The Right at this point is much smarter than the Left about how to use the media -- operating on the level of symbols, myth, and metaphor. There is a long tradition of the Left which concentrates on "just the facts" -- intense muckraking, pointing to social ills, shaking fists at the monstrous System. Harangue, harangue, day and night. Some of that is fine, but we tend to overdo it by a country mile.

Also, let's give up once and for all the idea that the "youth vote" and the rappers will save our asses. What we probably need is a new slogan: "don't trust anyone *under* 30." We keep expecting the kids to pull our bacon out of the fire, probably out of fond memories for the '60s, when we were those kids. But that doesn't work these days -- they are waiting to follow our lead, not the reverse.

And to those who feel that the Democratic Party is bankrupt and needs to be destroyed or dumped into the garbage can: Who knows? You may be right. But before I agree with you, I need to hear a lot more details about what's going to replace it, and how we're going to get whatever that is. I frankly don't believe that Lenin holds the key to "what is to be done" now, and neither do well-meaning but inept groups like the Greenies. It's easy to vent your rage against the abominable Democrats, and I appreciate that on a day like today a lot of people can't do much besides vomiting their disgust. But in the long run, we need a lot more thinking.

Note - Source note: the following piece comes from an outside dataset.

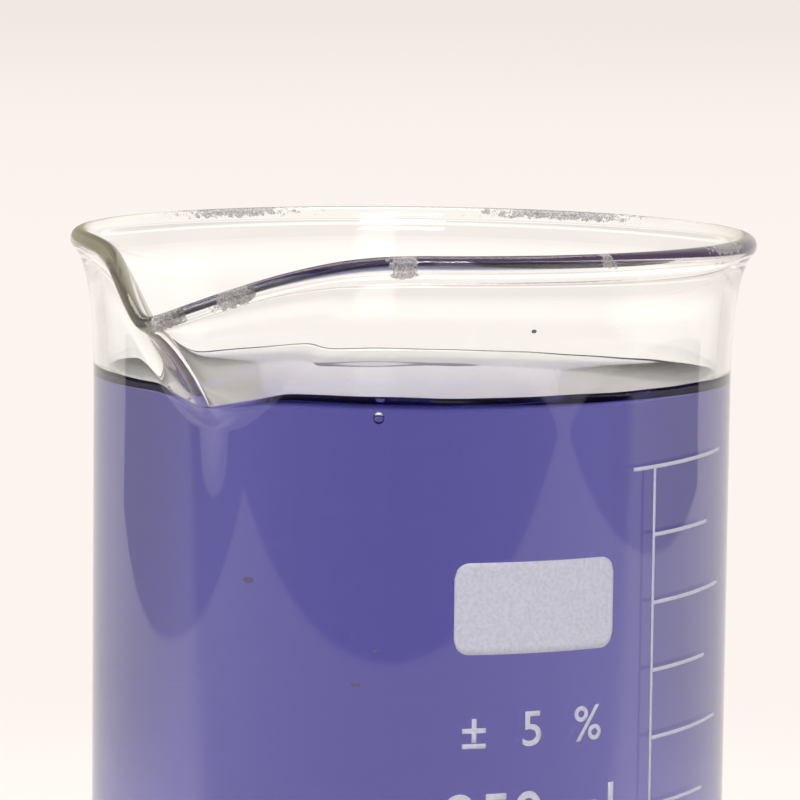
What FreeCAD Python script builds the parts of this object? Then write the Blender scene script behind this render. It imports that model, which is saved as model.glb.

Jon Johanning // jjohanning at igc.org __________________________________________________ It isn’t that we believe in God, or don’t believe in God, or have suspended judgment about God, or consider that the God of theism is an inadequate symbol of our ultimate concern; it is just that we wish we didn’t have to have a view about God. It isn’t that we know that “God” is a cognitively meaningless expression, or that it has its role in a language-game other than fact-stating, or whatever. We just regret the fact that the word is used so much.